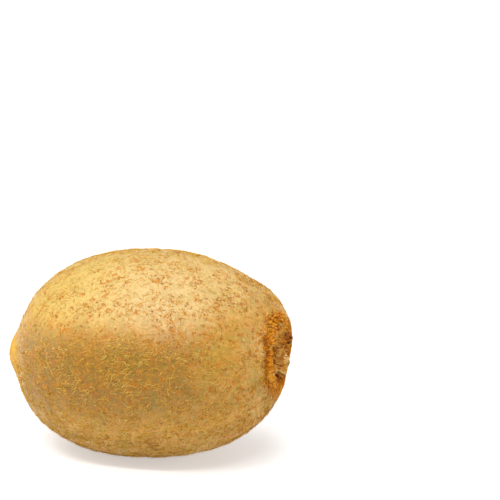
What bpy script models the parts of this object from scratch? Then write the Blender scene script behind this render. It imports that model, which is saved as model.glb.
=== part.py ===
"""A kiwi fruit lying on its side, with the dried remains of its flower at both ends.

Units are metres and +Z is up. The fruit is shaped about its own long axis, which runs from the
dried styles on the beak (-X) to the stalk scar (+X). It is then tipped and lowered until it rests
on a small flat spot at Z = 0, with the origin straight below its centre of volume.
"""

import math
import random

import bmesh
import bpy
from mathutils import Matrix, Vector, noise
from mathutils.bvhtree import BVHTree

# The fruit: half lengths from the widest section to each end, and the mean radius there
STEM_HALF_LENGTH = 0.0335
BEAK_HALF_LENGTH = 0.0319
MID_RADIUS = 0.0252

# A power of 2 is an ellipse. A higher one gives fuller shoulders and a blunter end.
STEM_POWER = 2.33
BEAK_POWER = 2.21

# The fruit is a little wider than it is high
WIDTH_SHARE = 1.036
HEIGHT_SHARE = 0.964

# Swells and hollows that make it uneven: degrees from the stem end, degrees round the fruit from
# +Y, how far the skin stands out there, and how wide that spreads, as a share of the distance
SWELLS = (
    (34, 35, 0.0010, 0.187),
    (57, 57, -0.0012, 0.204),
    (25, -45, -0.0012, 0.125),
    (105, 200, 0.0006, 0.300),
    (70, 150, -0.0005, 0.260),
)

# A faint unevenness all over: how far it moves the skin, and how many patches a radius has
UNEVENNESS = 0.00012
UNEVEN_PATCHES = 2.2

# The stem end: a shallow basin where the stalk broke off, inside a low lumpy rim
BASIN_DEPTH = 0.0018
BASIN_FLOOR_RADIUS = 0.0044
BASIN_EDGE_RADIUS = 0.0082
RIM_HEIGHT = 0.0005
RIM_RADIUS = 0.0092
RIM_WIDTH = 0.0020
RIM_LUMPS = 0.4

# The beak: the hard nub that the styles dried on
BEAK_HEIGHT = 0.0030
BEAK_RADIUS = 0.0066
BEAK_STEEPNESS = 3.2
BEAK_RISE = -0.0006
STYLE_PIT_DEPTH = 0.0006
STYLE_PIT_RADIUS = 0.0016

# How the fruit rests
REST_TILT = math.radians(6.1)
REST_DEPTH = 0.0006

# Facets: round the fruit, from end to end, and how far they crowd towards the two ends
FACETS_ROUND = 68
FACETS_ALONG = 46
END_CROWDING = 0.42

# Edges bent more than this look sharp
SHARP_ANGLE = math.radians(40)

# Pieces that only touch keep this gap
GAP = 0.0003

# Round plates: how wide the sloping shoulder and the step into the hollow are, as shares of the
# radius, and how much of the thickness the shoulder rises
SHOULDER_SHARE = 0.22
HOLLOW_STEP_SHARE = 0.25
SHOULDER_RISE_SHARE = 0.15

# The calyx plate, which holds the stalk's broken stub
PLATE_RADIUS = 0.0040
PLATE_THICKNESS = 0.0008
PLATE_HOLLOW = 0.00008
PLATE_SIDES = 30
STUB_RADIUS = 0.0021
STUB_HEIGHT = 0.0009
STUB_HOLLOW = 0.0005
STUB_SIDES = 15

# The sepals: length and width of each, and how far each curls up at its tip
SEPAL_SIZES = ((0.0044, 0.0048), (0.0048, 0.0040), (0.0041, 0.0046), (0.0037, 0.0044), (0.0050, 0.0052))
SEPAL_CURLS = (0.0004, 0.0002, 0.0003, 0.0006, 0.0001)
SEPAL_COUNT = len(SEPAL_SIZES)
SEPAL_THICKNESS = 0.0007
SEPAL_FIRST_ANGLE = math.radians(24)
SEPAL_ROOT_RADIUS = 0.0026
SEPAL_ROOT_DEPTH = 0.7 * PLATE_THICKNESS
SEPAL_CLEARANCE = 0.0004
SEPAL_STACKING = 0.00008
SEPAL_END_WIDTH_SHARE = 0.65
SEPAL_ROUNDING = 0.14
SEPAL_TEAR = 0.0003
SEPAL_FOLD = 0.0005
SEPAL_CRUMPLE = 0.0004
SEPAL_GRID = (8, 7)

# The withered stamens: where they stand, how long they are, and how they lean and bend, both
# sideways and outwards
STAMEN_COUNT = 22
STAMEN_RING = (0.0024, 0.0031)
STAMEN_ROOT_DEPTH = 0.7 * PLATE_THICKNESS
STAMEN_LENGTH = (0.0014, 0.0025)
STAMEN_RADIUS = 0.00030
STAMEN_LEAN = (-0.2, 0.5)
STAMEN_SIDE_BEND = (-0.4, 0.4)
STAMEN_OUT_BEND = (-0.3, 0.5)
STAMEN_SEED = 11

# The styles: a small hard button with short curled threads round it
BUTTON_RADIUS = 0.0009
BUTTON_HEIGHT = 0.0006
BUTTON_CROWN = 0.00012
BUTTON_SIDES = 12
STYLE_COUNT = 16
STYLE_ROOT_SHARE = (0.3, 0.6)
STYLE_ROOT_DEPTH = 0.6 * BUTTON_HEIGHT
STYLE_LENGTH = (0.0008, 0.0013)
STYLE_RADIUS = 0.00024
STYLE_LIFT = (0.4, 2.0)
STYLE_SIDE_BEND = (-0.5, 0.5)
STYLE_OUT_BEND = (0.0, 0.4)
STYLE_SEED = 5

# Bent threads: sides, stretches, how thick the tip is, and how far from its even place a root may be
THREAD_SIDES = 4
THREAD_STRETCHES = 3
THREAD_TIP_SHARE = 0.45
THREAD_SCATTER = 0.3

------

Written request: Across the data above, how many lines include the word "which"? Give only the count.

Exercise result: 3